Repeat exactly and only the lines from the line containing "outline = Outline(0, 0)" through the line containing "bpy.context.scene.collection.objects.link(empty)", both included.

(3D code data)
※
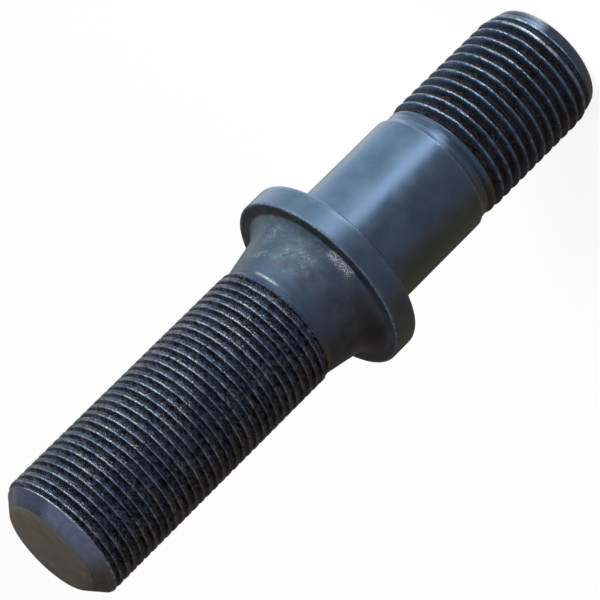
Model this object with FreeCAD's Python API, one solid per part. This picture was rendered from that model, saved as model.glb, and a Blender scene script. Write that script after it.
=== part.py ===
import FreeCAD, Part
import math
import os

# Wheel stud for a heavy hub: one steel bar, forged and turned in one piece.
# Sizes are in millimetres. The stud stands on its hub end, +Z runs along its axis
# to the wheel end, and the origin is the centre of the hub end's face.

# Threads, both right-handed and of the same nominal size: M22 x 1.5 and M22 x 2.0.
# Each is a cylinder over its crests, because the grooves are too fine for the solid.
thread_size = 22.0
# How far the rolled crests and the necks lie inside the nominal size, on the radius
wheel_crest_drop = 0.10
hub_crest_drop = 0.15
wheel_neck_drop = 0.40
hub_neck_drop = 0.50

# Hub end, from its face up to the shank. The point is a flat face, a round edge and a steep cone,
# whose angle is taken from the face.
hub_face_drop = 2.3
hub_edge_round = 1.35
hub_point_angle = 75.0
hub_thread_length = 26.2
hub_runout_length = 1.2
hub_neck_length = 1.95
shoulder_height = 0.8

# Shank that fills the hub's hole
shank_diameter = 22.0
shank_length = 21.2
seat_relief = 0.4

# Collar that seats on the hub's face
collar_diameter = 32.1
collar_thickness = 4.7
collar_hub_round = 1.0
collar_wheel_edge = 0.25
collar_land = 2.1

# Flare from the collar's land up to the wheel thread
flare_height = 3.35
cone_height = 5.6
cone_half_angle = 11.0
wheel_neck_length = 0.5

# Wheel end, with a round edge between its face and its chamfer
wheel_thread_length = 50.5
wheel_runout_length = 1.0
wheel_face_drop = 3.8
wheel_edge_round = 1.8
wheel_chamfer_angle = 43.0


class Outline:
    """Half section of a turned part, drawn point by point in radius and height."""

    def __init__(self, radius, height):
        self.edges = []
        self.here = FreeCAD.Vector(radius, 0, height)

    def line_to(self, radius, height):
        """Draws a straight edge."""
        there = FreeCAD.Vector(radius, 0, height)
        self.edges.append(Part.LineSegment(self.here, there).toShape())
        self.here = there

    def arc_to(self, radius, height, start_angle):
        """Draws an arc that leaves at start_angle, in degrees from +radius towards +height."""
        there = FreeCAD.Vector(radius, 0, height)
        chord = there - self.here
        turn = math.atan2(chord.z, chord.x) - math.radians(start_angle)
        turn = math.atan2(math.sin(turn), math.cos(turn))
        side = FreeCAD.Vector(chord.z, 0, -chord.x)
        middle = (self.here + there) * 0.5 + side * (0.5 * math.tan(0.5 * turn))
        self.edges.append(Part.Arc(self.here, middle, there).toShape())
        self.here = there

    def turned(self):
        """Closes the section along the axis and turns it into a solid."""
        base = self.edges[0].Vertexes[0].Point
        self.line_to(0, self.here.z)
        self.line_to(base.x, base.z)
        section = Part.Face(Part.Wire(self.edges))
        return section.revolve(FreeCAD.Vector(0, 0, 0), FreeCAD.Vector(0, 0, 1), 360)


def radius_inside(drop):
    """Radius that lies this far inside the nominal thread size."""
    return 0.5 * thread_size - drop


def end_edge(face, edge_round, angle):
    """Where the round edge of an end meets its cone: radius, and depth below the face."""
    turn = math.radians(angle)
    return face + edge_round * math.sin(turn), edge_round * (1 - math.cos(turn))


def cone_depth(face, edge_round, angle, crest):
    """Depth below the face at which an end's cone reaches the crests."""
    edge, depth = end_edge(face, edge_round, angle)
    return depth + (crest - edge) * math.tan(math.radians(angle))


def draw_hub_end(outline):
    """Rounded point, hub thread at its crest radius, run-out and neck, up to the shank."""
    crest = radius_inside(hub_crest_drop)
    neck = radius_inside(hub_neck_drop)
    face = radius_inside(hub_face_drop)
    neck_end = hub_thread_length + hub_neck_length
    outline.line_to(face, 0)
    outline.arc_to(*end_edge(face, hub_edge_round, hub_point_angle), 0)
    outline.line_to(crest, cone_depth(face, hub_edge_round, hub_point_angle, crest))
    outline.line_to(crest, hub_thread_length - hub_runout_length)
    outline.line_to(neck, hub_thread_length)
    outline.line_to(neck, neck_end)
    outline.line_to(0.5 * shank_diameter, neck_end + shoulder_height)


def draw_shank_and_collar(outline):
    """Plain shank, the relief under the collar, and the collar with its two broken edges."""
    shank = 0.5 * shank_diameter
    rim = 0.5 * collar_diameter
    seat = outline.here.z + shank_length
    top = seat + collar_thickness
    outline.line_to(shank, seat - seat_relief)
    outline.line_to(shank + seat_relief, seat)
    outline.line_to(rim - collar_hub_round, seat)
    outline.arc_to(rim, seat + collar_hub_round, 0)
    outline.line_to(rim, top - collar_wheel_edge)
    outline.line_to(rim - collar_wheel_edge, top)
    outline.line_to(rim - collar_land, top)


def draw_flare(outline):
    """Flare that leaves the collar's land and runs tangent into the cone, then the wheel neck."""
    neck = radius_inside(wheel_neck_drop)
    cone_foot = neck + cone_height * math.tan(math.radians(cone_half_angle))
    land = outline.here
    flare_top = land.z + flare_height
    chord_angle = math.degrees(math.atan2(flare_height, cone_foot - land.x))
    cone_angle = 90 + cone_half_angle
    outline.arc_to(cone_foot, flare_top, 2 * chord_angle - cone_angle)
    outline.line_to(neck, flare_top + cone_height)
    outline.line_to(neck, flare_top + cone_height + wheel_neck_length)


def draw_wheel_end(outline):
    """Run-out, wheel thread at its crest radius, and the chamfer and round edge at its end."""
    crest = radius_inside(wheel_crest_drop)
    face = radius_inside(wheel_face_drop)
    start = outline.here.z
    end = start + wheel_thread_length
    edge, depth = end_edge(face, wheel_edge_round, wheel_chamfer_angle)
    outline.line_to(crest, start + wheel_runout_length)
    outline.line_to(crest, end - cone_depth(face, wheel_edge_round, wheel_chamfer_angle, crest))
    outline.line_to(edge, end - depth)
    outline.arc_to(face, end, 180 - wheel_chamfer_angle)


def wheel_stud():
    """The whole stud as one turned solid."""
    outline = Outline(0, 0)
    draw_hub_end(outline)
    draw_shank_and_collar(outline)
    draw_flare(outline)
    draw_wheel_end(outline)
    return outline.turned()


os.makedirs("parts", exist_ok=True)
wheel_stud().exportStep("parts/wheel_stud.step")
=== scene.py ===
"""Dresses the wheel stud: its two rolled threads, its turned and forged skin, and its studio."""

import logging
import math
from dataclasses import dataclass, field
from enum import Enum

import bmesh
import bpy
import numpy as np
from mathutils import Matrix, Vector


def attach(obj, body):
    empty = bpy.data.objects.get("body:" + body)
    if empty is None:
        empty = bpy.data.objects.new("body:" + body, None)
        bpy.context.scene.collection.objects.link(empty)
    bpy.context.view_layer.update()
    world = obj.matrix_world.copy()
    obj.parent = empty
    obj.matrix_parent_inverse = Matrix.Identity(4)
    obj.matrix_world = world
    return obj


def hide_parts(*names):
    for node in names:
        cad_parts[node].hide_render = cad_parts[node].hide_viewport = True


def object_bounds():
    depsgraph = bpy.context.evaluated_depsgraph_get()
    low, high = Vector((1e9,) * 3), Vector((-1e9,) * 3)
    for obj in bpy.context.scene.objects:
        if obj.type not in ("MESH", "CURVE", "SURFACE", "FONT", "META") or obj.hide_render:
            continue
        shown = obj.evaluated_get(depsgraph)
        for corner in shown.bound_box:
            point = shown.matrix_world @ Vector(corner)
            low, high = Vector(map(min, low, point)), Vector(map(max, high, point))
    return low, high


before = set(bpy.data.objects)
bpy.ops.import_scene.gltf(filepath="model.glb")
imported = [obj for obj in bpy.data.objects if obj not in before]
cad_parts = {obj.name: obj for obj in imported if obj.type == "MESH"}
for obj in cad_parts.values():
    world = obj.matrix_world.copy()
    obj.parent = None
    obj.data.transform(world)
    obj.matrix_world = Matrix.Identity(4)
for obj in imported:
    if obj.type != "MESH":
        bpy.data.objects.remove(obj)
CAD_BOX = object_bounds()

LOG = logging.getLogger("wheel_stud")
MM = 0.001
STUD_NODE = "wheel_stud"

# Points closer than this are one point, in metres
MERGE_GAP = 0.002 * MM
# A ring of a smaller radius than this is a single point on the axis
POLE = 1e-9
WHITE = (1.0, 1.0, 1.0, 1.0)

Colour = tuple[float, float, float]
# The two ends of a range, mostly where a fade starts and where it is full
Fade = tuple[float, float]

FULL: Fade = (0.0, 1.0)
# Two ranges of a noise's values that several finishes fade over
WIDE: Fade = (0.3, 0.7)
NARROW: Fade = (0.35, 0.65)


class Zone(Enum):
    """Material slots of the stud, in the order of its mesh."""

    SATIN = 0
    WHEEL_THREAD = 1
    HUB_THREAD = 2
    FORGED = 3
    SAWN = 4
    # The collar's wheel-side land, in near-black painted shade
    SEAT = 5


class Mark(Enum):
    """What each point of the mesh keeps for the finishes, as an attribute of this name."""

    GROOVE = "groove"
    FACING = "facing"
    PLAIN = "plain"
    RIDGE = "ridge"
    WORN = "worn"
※
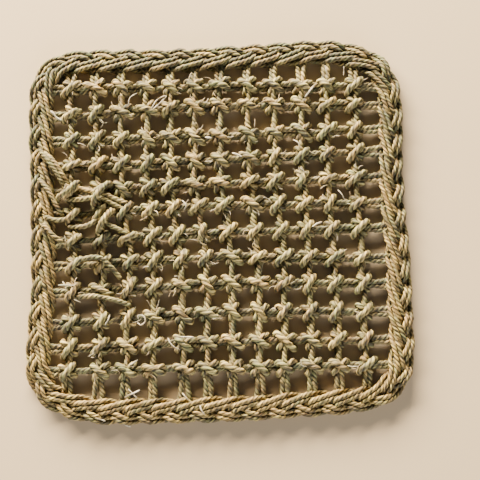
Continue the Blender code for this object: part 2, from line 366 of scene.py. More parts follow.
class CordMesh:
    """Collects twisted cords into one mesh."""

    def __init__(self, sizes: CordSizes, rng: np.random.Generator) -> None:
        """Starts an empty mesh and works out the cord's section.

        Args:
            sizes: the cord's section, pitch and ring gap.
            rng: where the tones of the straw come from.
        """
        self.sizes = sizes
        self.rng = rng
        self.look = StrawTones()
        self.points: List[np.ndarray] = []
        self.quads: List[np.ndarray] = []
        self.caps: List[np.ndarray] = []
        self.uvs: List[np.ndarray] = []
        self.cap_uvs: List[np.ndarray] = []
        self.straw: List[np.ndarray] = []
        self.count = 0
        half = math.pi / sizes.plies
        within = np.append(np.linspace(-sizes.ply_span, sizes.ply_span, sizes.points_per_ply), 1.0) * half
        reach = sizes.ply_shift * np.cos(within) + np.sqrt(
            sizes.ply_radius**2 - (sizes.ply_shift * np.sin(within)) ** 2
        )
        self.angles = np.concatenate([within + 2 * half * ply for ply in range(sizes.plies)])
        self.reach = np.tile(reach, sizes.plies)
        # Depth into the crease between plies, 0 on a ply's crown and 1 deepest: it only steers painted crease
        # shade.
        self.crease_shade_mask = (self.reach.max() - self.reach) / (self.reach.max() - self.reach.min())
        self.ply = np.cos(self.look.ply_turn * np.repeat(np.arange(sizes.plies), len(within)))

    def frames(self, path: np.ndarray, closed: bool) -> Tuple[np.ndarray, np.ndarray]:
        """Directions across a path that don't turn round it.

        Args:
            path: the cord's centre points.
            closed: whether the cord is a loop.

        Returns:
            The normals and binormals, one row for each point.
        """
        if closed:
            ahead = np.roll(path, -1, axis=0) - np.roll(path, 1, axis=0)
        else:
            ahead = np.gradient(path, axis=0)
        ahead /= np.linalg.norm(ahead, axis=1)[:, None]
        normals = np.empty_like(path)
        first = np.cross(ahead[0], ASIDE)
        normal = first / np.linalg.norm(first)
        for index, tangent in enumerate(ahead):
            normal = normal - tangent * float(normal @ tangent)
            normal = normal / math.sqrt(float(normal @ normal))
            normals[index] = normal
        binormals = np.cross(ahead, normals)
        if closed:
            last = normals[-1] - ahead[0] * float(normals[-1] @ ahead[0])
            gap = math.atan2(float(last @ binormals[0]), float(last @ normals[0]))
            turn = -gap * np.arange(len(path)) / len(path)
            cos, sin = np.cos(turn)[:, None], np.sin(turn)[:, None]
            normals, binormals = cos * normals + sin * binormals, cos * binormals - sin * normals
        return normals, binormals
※
• FINAL ANSWER
    outline = Outline(0, 0)
    draw_hub_end(outline)
    draw_shank_and_collar(outline)
    draw_flare(outline)
    draw_wheel_end(outline)
    return outline.turned()


os.makedirs("parts", exist_ok=True)
wheel_stud().exportStep("parts/wheel_stud.step")
=== scene.py ===
"""Dresses the wheel stud: its two rolled threads, its turned and forged skin, and its studio."""

import logging
import math
from dataclasses import dataclass, field
from enum import Enum

import bmesh
import bpy
import numpy as np
from mathutils import Matrix, Vector


def attach(obj, body):
    empty = bpy.data.objects.get("body:" + body)
    if empty is None:
        empty = bpy.data.objects.new("body:" + body, None)
        bpy.context.scene.collection.objects.link(empty)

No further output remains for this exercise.